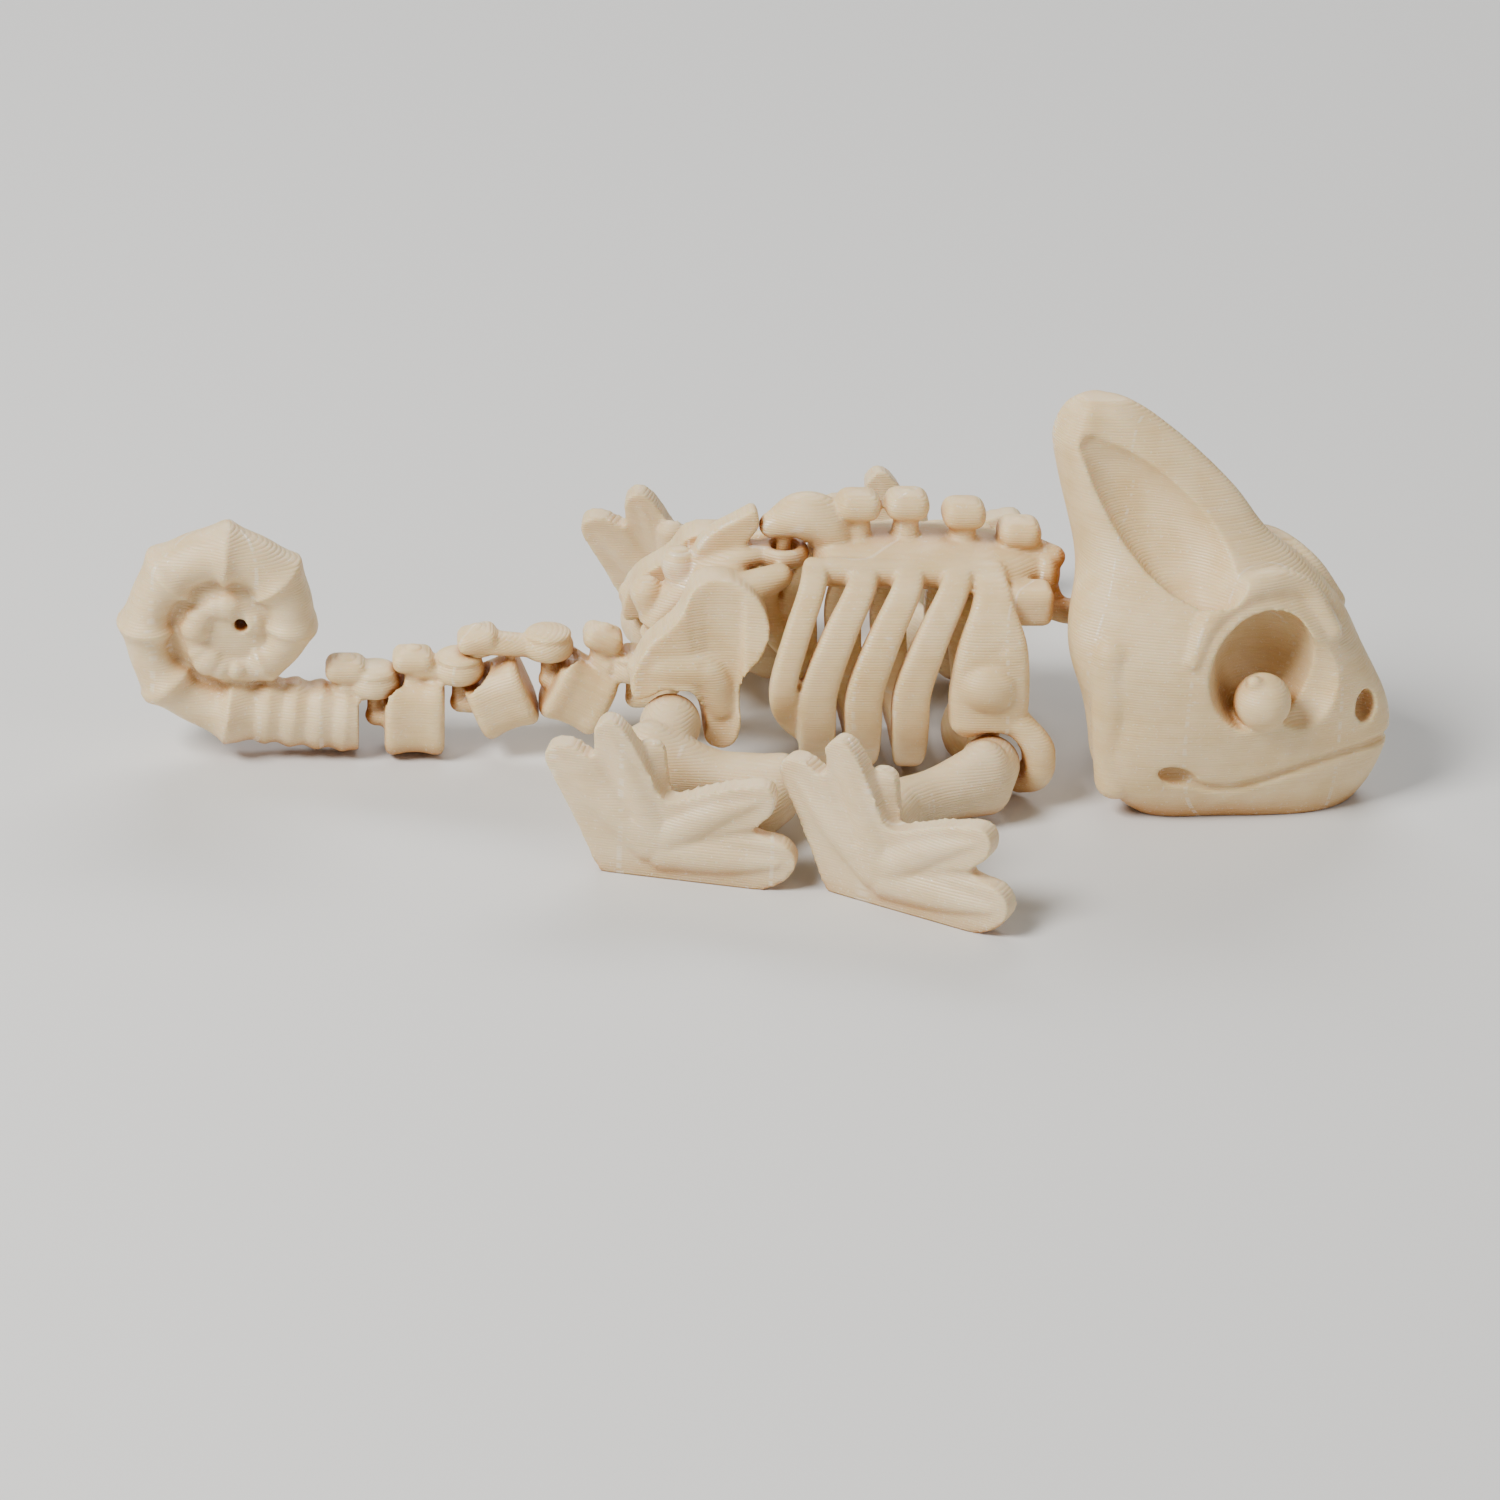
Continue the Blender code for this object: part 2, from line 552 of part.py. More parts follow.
def hinge_bore(hinge):
    """The upright hole through a ring, wide enough for the post and its clearance."""
    return cylinder((hinge[0], 0, hinge[1]), POST_RADIUS + CLEARANCE, 3.0)


def ring_pocket(hinge):
    """The room that a neighbour's ring turns in."""
    outer = RING_RADIUS + RING_HALF[0] + CLEARANCE
    return cylinder((hinge[0], 0, hinge[1]), outer, 2 * (RING_HALF[1] + CLEARANCE))


def cylinder(middle, radius, height):
    shape = bmesh.new()
    place = Matrix.Translation(middle)
    bmesh.ops.create_cone(
        shape, cap_ends=True, segments=28, radius1=radius, radius2=radius, depth=height, matrix=place
    )
    return mesh_object("cylinder", shape)


def make_tail_link(name, front_hinge):
    """A loose link: a rounded block, a knob, an arm and ring over the next link's post, and its own post."""
    (forward, up), pitch, length, height, (knob_forward, knob_top) = TAIL_LINKS[name]
    back_hinge = TAIL_HINGES[name]
    slope = math.radians(pitch)
    body = block((forward, 0, up), (length, 2 * LINK_HALF_WIDTH, height), pitch, 1.3)
    half = (1.45, 1.4, 0.85)
    cap = ball((knob_forward, 0, knob_top - half[2]), half, pitch=pitch * 0.6)
    top = Vector((forward + height / 2 * math.sin(slope), 0, up + height / 2 * math.cos(slope)))
    neck_foot = (knob_forward, 0, top.z - 1.4, 1.15)
    neck = tube([neck_foot, (knob_forward, 0, knob_top - half[2], 1.1)], up=(0, 1, 0))
    arm_start = (knob_forward + 0.4, 0, front_hinge[1] + 0.3, 1.2, 0.9)
    arm_end = (front_hinge[0] - RING_RADIUS, 0, front_hinge[1], 1.0, RING_HALF[1])
    arm = tube([arm_start, arm_end])
    eye = ring((front_hinge[0], 0, front_hinge[1]), RING_RADIUS, RING_HALF)
    low = back_hinge[1] - RING_HALF[1] - CLEARANCE - 1.5
    lug = tube([(forward - 0.6, 0, low, 1.2, 0.9), (back_hinge[0] + 0.1, 0, low, 0.9, 0.8)])
    post_top = (back_hinge[0], 0, back_hinge[1] + 1.1, POST_RADIUS)
    post = tube([(back_hinge[0], 0, low, POST_RADIUS), post_top], up=(0, 1, 0))
    cutters = [ring_pocket(back_hinge), hinge_bore(front_hinge)]
    pivot = (front_hinge[0], 0, front_hinge[1])
    return fuse(name, [body, cap, neck, arm, eye, lug], cutters, [post], triangles=420, pivot=pivot)


def coil_station(turn):
    """A station of the coil's tube at this many turns from the bottom, round by the tip of the tail."""
    quarter = min(max(4 * turn, 0.0), len(COIL_RADII) - 1.001)
    steps = 12
    rows = smooth_path(list(zip(COIL_RADII, COIL_THICK, COIL_WIDTH)), steps)
    radius, thick, width = rows[round(quarter * steps)]
    angle = -math.pi / 2 - 2 * math.pi * turn
    ridge = 1 - abs(math.sin(math.pi * COIL_RIDGES * turn))
    grow = COIL_RIDGE * ridge * min(1.0, (radius / COIL_RADII[0]) ** 2)
    at = (COIL_MIDDLE[0] + radius * math.cos(angle), 0, COIL_MIDDLE[1] + radius * math.sin(angle))
    return (*at, thick + grow, width + grow)


def coil_tube(start, end, before=()):
    """One length of the coil between two places, given in turns."""
    count = math.ceil((end - start) * 48)
    stations = [coil_station(turn) for turn in np.linspace(start, end, count)]
    return tube([*before, *stations], up=(0, 1, 0), steps=1)


def make_tail_coil():
    """The coiled end, in two lengths: the straight run with its hook, and the coil."""
    across = COIL_MIDDLE[0]
    hinge = TAIL_HINGES["tail_1"]
    half_gap = PART_GAP / 2
    overrun = 0.03
    knob_cap = ball((-30.0, 0, 7.5), (1.5, 1.4, 0.85))
    knob_neck = tube([(-30.0, 0, 4.0, 1.2), (-30.0, 0, 7.3, 1.15)], up=(0, 1, 0))
    arm = tube([(-30.0, 0, 5.4, 1.2, 0.9), (hinge[0] - RING_RADIUS, 0, hinge[1], 1.0, RING_HALF[1])])
    eye = ring((hinge[0], 0, hinge[1]), RING_RADIUS, RING_HALF)
    run = [(-29.6, 0, 2.75, 2.6, 2.6), (-31.4, 0, 2.95, 2.6, 2.6)]
    run += [(-33.4, 0, 3.1, 2.5, 2.6), (-35.6, 0, 3.4, 2.4, 2.6)]
    base = coil_tube(0.0, overrun, run)
    blunt = block((-26.4, 0, 2.0), (5.0, 12.0, 5.2))
    end = block((across + half_gap - 5, 0, 4), (10, 12, 12))
    pivot = (hinge[0], 0, hinge[1])
    cutters = [blunt, end, hinge_bore(hinge)]
    fuse("tail_base", [base, knob_cap, knob_neck, arm, eye], cutters, triangles=480, pivot=pivot)
    outer = coil_tube(-overrun, 1.0)
    inner = coil_tube(1.0 - overrun, COIL_TURNS)
    start = block((across - half_gap + 5, 0, 3.35), (10, 12, 6.7))
    fuse("tail_coil", [outer, inner], [start], triangles=760, pivot=pivot)


def foot_pieces(foot, yaw):
    """A grasping foot on its edge: a flat palm with two toes to the back and two to the front."""
    place = frame_at(foot, yaw)
    plane = place((0, 1, 0)) - place((0, 0, 0))
    pieces = []
    for stations in TOES.values():
        toe = []
        for along, up, half in stations:
            toe.append((*place((along, 0, up)), half, FOOT_HALF_THICK * min(1.0, 0.4 + half / 2)))
        pieces.append(tube(toe, up=plane))
    palm = ball(place((9.6, 0, 1.6)), (5.2, FOOT_HALF_THICK, 3.2), yaw)
    spur = [(*place((7.4, -1.2, 3.0)), 1.6, 1.2), (*place((7.0, -1.4, 8.9)), 1.1, 0.8)]
    return pieces + [palm, tube(spur, up=plane)]


def make_leg_hind():
    """The right hind leg: ball, thigh, knee and shin in one piece with its foot."""
    foot, yaw = HIND_FOOT
    palm = frame_at(foot, yaw)((8.4, -0.6, 2.8))
    thigh = [(-8.2, -10.8, 5.2, 2.3, 2.6), (-4.2, -11.6, 4.0, 1.9, 2.0), (-1.2, -12.2, 3.6, 1.9, 2.3)]
    thigh.append((0.9, -12.6, 3.3, 1.8, 2.9))
    shin = [(0.7, -12.8, 2.8, 1.9, 2.2), (-1.8, -16.0, 2.6, 1.8, 1.9), (*palm, 1.4, 1.9)]
    head = tube([(*HIP, LIMB_BALL_RADIUS), (-7.0, -9.6, 5.8, 2.1)])
    pieces = [tube(thigh), tube(shin), head, *foot_pieces(foot, yaw)]
    return fuse("leg_hind_right", pieces, triangles=900, pivot=HIP, on_floor=True)


def make_leg_front():
    """The right front leg, which bends at the elbow behind its foot."""
    foot, yaw = FRONT_FOOT
    palm = frame_at(foot, yaw)((8.4, -0.6, 2.8))
    arm = [(16.2, -11.0, 3.4, 2.0, 3.0), (12.4, -12.6, 2.8, 1.8, 2.1), (9.4, -14.4, 2.7, 1.9, 2.2)]
    lower = [(9.2, -14.8, 2.7, 2.0, 2.2), (8.0, -18.2, 2.6, 1.8, 2.0), (*palm, 1.4, 1.9)]
    head = tube([(*SHOULDER, LIMB_BALL_RADIUS), (16.4, -10.6, 3.6, 2.1)])
    pieces = [tube(arm), tube(lower), head, *foot_pieces(foot, yaw)]
    return fuse("leg_front_right", pieces, triangles=900, pivot=SHOULDER, on_floor=True)


for old in list(bpy.data.objects):
    bpy.data.objects.remove(old)
toy = bpy.data.collections.new("chameleon_skeleton_toy")
bpy.context.scene.collection.children.link(toy)

make_skull()
make_eye("eye_right", 1)
make_eye("eye_left", -1)
make_spine()
ribs = make_ribs()
mirrored("ribs_left", ribs, (0, 0, 0))
make_pelvis()
for link, front in (("tail_3", "pelvis"), ("tail_2", "tail_3"), ("tail_1", "tail_2")):
    make_tail_link(link, TAIL_HINGES[front])
make_tail_coil()
hind = make_leg_hind()
front = make_leg_front()
mirrored("leg_hind_left", hind, HIP, *LEFT_HIND_TURN)
mirrored("leg_front_left", front, SHOULDER, *LEFT_FRONT_TURN)
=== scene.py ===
import math
import bmesh
import bpy
import numpy as np
from mathutils import Matrix, Vector


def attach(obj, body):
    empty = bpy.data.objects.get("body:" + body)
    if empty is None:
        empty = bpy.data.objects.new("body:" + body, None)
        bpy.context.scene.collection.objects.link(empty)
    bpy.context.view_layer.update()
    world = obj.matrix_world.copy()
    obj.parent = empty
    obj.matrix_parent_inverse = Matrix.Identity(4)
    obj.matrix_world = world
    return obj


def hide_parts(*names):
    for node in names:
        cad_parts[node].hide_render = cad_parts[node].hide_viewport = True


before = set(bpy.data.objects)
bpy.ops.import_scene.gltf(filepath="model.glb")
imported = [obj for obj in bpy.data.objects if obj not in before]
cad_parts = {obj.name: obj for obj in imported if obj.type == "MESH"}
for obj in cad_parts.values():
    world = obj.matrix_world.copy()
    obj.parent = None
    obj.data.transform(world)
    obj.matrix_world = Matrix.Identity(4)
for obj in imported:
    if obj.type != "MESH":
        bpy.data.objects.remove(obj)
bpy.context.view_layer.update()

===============

What needs to be done:
Repeat exactly the lines from the one that contains "make_skull()" through the one that contains "bpy.data.objects.remove(obj)", and only those.

Final result:
make_skull()
make_eye("eye_right", 1)
make_eye("eye_left", -1)
make_spine()
ribs = make_ribs()
mirrored("ribs_left", ribs, (0, 0, 0))
make_pelvis()
for link, front in (("tail_3", "pelvis"), ("tail_2", "tail_3"), ("tail_1", "tail_2")):
    make_tail_link(link, TAIL_HINGES[front])
make_tail_coil()
hind = make_leg_hind()
front = make_leg_front()
mirrored("leg_hind_left", hind, HIP, *LEFT_HIND_TURN)
mirrored("leg_front_left", front, SHOULDER, *LEFT_FRONT_TURN)
=== scene.py ===
import math
import bmesh
import bpy
import numpy as np
from mathutils import Matrix, Vector


def attach(obj, body):
    empty = bpy.data.objects.get("body:" + body)
    if empty is None:
        empty = bpy.data.objects.new("body:" + body, None)
        bpy.context.scene.collection.objects.link(empty)
    bpy.context.view_layer.update()
    world = obj.matrix_world.copy()
    obj.parent = empty
    obj.matrix_parent_inverse = Matrix.Identity(4)
    obj.matrix_world = world
    return obj


def hide_parts(*names):
    for node in names:
        cad_parts[node].hide_render = cad_parts[node].hide_viewport = True


before = set(bpy.data.objects)
bpy.ops.import_scene.gltf(filepath="model.glb")
imported = [obj for obj in bpy.data.objects if obj not in before]
cad_parts = {obj.name: obj for obj in imported if obj.type == "MESH"}
for obj in cad_parts.values():
    world = obj.matrix_world.copy()
    obj.parent = None
    obj.data.transform(world)
    obj.matrix_world = Matrix.Identity(4)
for obj in imported:
    if obj.type != "MESH":
        bpy.data.objects.remove(obj)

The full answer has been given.